Co-presence, Becoming, Returning
In this series, sound, place, and traces of history are bound together as they continue to change through time. Addressing issues of place and sustainability, Jeff Todd Titon cites “co-presence” as a sonic trait that allows one to sense “the presence of something greater than oneself through sound.” As I continue to listen to the Little Cities, I observe co-presence again and again, and it is often contradictory: job growth due to fracking threatens many years of sustained efforts to reverse environmental degradation; “geo-tourism” markets the region as a travel destination, while many residents must commute to larger cities to find employment. These contradictions become a web of environmental, economic, and social issues, and they begin to feel like a never-ending game of rock-paper-scissors.
In the acts of protest cited above, shouting, speeches, chanting, and singing bring groups fighting for environmental justice together. These qualities strengthen the groups’ ability to resist hostile opposition. Sounds of resistance also lend an air of celebration to tension-filled moments. They simultaneously bring together and diffuse, and meaningfully hold in suspension situations that could easily descend into chaos and violence.

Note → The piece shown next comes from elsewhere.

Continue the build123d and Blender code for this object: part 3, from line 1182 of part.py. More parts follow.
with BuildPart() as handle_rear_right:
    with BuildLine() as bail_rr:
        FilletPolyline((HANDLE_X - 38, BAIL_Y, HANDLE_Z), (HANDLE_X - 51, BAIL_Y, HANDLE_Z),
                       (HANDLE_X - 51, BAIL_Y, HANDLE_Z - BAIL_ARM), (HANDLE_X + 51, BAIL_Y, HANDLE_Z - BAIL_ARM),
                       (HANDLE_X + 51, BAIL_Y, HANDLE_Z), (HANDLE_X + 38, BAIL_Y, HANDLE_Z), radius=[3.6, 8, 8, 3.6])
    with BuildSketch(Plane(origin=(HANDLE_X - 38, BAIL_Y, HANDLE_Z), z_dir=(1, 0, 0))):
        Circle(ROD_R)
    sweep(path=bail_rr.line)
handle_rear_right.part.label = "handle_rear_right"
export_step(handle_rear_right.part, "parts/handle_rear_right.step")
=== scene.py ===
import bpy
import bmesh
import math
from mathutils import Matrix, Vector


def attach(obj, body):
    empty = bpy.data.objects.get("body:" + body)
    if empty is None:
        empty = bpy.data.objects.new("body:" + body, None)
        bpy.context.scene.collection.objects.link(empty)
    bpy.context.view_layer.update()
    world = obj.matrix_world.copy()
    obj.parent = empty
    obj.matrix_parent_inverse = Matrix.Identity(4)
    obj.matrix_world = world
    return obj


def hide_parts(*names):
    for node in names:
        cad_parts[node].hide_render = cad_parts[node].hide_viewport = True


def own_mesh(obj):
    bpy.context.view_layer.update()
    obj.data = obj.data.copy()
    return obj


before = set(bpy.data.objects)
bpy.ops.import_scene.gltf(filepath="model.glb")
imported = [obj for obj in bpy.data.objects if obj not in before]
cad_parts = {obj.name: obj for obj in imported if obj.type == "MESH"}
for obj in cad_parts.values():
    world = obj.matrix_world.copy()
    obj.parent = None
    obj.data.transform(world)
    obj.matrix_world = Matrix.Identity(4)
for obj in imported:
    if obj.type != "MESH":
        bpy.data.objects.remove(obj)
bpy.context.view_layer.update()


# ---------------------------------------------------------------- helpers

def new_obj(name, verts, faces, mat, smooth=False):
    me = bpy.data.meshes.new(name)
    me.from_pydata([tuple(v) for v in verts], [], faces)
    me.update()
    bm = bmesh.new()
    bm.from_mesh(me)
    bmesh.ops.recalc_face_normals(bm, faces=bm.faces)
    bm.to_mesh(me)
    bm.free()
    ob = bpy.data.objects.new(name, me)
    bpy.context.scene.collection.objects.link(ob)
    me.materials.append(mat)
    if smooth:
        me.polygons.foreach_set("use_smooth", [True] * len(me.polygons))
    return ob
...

Through listening, I too hold these diverse and often conflicting realities together. Soundscapes of protest, recovery, labor, and social life all emerge and dissipate at different rates and rhythms; they affect one another, and are often in tension. Henri Lefebvre understands these rhythms as a fusion of both cyclical and linear time, rhythms of “becoming,” or of clock-time, “returning” rhythms, or metronomic rhythms.

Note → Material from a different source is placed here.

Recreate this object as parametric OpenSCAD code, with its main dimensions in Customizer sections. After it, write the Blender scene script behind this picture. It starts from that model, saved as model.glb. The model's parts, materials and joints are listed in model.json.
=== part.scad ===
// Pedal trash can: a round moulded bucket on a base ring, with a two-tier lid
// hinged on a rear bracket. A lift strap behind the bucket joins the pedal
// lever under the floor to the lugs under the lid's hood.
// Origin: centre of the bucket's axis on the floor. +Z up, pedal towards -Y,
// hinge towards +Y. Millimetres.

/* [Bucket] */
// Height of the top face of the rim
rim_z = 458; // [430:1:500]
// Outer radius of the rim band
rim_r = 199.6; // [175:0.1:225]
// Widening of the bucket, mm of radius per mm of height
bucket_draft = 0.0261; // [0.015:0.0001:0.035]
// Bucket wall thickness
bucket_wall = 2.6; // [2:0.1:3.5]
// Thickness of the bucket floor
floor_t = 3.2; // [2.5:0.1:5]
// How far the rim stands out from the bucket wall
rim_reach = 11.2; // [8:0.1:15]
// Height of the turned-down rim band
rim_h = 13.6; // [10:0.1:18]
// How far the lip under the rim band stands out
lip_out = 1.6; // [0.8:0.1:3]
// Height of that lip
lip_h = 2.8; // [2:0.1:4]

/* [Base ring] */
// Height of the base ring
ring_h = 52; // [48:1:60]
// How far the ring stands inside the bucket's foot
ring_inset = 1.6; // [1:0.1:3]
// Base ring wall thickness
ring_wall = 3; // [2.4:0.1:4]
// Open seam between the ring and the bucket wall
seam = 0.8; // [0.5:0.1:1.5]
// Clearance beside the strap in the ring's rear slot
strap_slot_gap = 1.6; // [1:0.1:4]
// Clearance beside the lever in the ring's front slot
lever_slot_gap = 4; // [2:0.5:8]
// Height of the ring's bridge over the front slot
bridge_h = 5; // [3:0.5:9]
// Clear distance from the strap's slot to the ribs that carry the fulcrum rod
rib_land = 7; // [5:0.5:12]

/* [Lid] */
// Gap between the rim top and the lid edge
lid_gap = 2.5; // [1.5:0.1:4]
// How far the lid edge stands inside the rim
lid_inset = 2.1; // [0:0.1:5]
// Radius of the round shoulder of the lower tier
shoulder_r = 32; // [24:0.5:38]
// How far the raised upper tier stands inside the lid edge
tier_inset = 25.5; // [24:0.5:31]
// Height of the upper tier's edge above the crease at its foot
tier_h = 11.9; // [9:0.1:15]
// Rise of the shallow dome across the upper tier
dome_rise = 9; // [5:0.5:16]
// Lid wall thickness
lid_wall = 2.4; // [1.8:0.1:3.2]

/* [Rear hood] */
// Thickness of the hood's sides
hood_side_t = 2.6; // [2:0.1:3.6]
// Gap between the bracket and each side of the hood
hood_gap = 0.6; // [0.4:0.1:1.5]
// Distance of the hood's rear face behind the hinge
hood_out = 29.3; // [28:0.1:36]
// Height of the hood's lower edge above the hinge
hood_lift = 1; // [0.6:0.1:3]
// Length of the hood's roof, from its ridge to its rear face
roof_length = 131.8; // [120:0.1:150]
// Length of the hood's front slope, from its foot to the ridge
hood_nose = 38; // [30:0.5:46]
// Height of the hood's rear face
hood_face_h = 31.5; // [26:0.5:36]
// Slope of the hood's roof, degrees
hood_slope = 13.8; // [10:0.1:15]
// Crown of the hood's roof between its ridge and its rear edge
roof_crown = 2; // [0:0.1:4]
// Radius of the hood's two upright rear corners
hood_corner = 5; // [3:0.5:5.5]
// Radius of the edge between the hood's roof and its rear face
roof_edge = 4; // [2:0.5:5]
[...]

Listening is an unfolding process. It observes continual change, becoming, and returning. It is also stratified, a co-presence that opens a sonic space for critical analysis. These qualities become compositional tools to evoke the many voices and sounds of the region. When Alvin Lucier states that “careful listening is more important than making sounds happen,” he is empasizing attentiveness over compositional virtuosity and technique; listening itself becomes performance. I follow this directive and make listening to the Little Cities the central aspect of my writing and compositional work.